This is the power of GDB… such tricks are hard or impossible to do with VSCode.

Now use si (step instruction) or ni (next instruction) to single step until you reach freerange(). You can monitor what is going on on the stack after each instruction

Eventually you will reach the C code of the freerange() function where you set your original breakpoint.

Note, it’s a bit annoying to invoke one by one, so you can combine them in user-defined functions, like for example a command that single steps and prints the disassembly in a single shot. Add this to the .gdbinit.tmpl file:

define mystep
  si
  disas $eip,+16
end

Now you can use mystep as a GDB command. You can also add stack dumping there so you can monitor the stack changes.

Remember your goal is to explain every value you see when you dump the stack.

Part 2 (80%): process create system call

Now you're ready to start on the main part of the homework in which you will add a new pcreate() system call to the xv6 kernel. The main point of the exercise is for you to see some of the different pieces of the system call machinery as well as the internals of process creation in xv6.

Your new system call will serve as a replacement for fork() and exec() or more specifically, it will allow you to create new processes without forking.
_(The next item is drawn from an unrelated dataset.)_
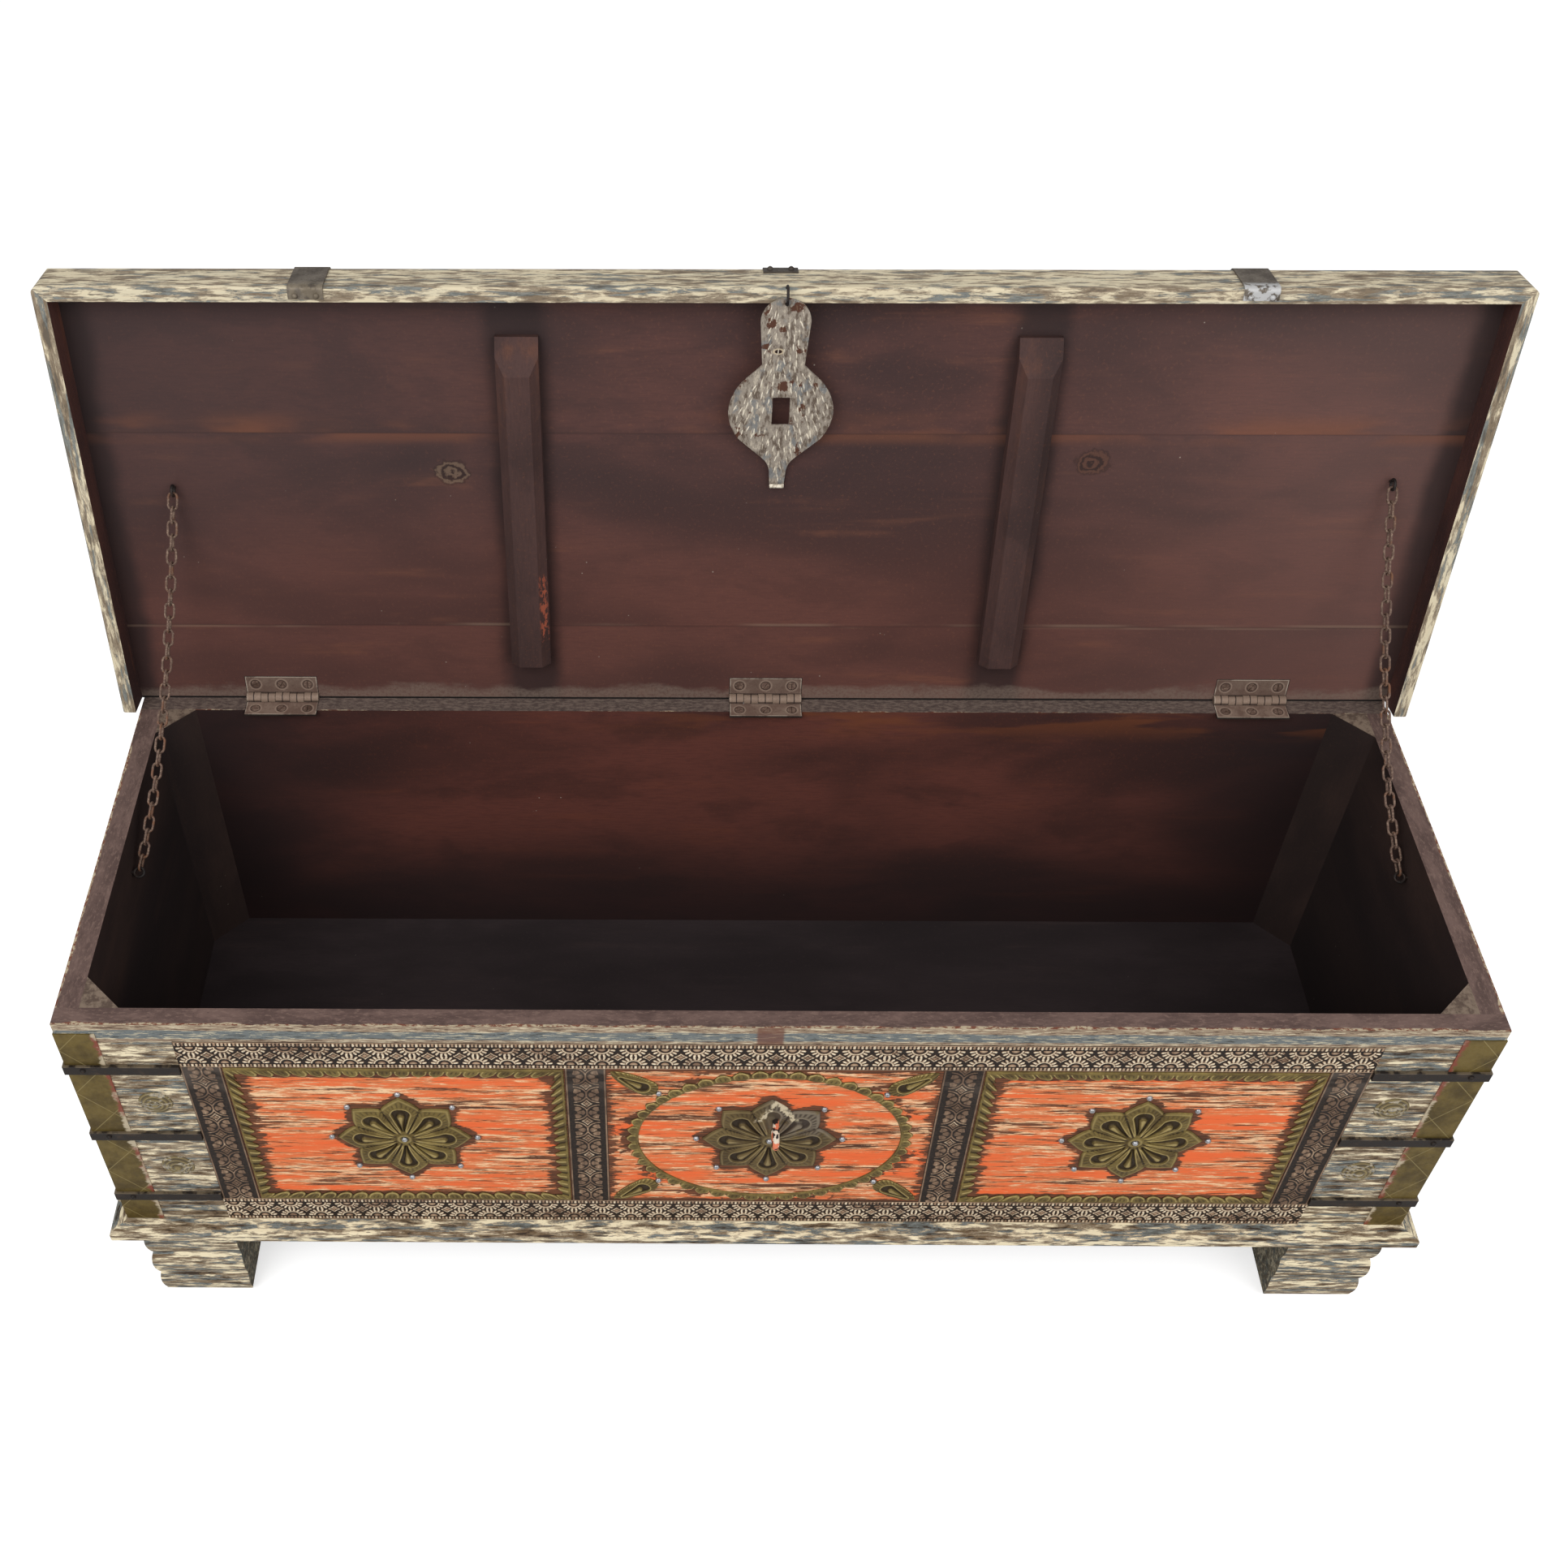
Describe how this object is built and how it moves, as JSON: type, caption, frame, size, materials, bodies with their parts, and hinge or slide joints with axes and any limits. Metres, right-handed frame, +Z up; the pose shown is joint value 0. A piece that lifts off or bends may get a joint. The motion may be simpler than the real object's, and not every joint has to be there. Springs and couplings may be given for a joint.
{
  "type": "storage chest",
  "caption": "Low painted wooden storage chest on stepped feet, with brass-trimmed front, hinged lid held open by chains, and a hanging hasp with staple.",
  "frame": {"origin": "middle of the whole open chest's outline on the floor: halfway between its sides, and halfway between the staple in front and the back of the open lid; Z = 0 is under the feet", "axes": "+X to the right along the front as one faces it, +Y from the front to the back, +Z up"},
  "size_m": [1.274, 0.529, 0.8764],
  "materials": {
    "painted_wood": "worn blue-grey and cream paint over brown wood",
    "dark_wood": "bare, dark reddish brown",
    "old_brass": "dull, with olive patina",
    "dark_sheet": "embossed and dark, with worn ridges",
    "bright_pins": "silvery",
    "black_iron": "black-brown, worn",
    "rusty_chain": "rusty grey-brown",
    "painted_iron": "engraved, worn grey-cream paint with rust"
  },
  "bodies": {
    "chest": {"front_panel": "painted_wood", "back_panel": "painted_wood", "left_side_panel": "painted_wood", "right_side_panel": "painted_wood", "floor_panel": "dark_wood", "corner_block_front_left": "dark_wood", "corner_block_front_right": "dark_wood", "corner_block_back_right": "dark_wood", "corner_block_back_left": "dark_wood", "base_moulding_front": "painted_wood", "base_moulding_right": "painted_wood", "base_moulding_back": "painted_wood", "base_moulding_left": "painted_wood", "foot_front_left": "painted_wood", "foot_front_right": "painted_wood", "foot_back_right": "painted_wood", "foot_back_left": "painted_wood", "embossed_rails": "dark_sheet", "embossed_stiles": "dark_sheet", "scallop_trim_left": "old_brass", "scallop_trim_right": "old_brass", "scallop_ring": "old_brass", "rosette_left": "old_brass", "rosette_centre": "old_brass", "rosette_right": "old_brass", "corner_leaves": "old_brass", "silver_pins": "bright_pins", "corner_wrap_left": "old_brass", "corner_wrap_right": "old_brass", "iron_bands": "black_iron", "band_nails": "black_iron", "brass_studs": "old_brass", "hasp_staple": "black_iron", "hinge_box_leaf_left": "black_iron", "hinge_box_leaf_centre": "black_iron", "hinge_box_leaf_right": "black_iron", "hinge_pins": "black_iron", "box_hinge_screws": "black_iron", "box_chain_eyes": "black_iron", "chain_left": "rusty_chain", "chain_right": "rusty_chain"},
    "lid": {"lid_board_front": "dark_wood", "lid_board_middle": "dark_wood", "lid_board_back": "dark_wood", "lid_rail_front": "painted_wood", "lid_rail_left": "painted_wood", "lid_rail_right": "painted_wood", "lid_batten_left": "dark_wood", "lid_batten_right": "dark_wood", "lid_straps": "black_iron", "strap_nails": "black_iron", "hinge_lid_leaf_left": "black_iron", "hinge_lid_leaf_centre": "black_iron", "hinge_lid_leaf_right": "black_iron", "lid_hinge_screws": "black_iron", "lid_chain_eyes": "black_iron"},
    "hasp": {"hasp_ring": "black_iron", "hasp_plate": "painted_iron"}
  },
  "joints": [
    {"name": "lid_hinge", "type": "hinge", "parent": "chest", "child": "lid", "pos_m": [0, 0.17548, 0.44465], "axis": [1, 0, 0], "range_deg": [0, 99], "deforming": ["chain_left", "chain_right"]},
    {"name": "hasp_hang", "type": "hinge", "parent": "lid", "child": "hasp", "pos_m": [0.004, 0.20973, 0.8677], "axis": [1, 0, 0], "range_deg": [-115, 0]}
  ],
  "couplings": [
    {"joint": "hasp_hang", "follows": "lid_hinge", "ratio": -1.1616}
  ]
}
Specifically, your new system call will have the following interface:

 int pcreate(char *path, char **argv, int fds[16]); 

Here similar to exec() the pcreate() takes the path to the binary of the new proces, it’s arguments **argv and an aditional argument an array that specifies how the file decriptors of the parent are shared with the child. For example if fds contains {3, 4, -1, -1, -1, ...} it means that file descriptors 3 and 4 of the caller are copied into thefile descriptors 0 and 1 of the new process. -1 means that the file decriptor will be unallocated in the new process. At a high-level, it seems that pcreate() can replace the fork() and exec() combination in most cases.

In order to test your system call you should create a user-level program ptest that uses your new system call to create new processes. In order to make your new ptest program available to run from the xv6 shell, look at how other programs are implemented, e.g., ls and wc and make appropriate modifications to the Makefile such that the new application gets compiled, linked, and added to the xv6 filesystem.

When you're done, you should be able to invoke your ptest program from the shell. You can follow the following example template for bt.c, but feel free to extend it in any way you like:

#include "types.h"
#include "stat.h"
#include "user.h"

int
main(int argc, char *argv[])
{
  /* Syscall invocation here */

  exit();
}

In order to make your new ptest program available to run from the xv6 shell, add _ptest to the UPROGS definition in Makefile.

Your strategy for making the pcreate system call should be to clone all of the pieces of code that are specific to some existing system call, for example the "uptime" system call or "read". You should grep for uptime in all the source files, using grep -n uptime *.[chS]. You can also copy the code from the exec() system call to create the new process.

Hints

You will want to allocate a new process similar to how it’s done in fork() or userinit().

Since it’s the new process you will have to create a correct trapframe, look at how it’s done in userinit()

Extra credit (10%)

Use your new pcreate() implementation to create the first process in the system, i.e., instead of using the assembly sequence use internals of pcreate() to load the ELF binary of the init process from disk.

Submit your work

Submit your solution through as a compressed zip file of your xv6 source tree (after running make clean). You can use the following command to create a compressed zip file.

CADE$ cd xv6-cs5460
CADE$ make clean
CADE$ zip -r ../hw4.zip .

Or, if you are using the original xv6 repository (not recommended):

CADE$ cd xv6-public
CADE$ make clean
CADE$ zip -r ../hw4.zip .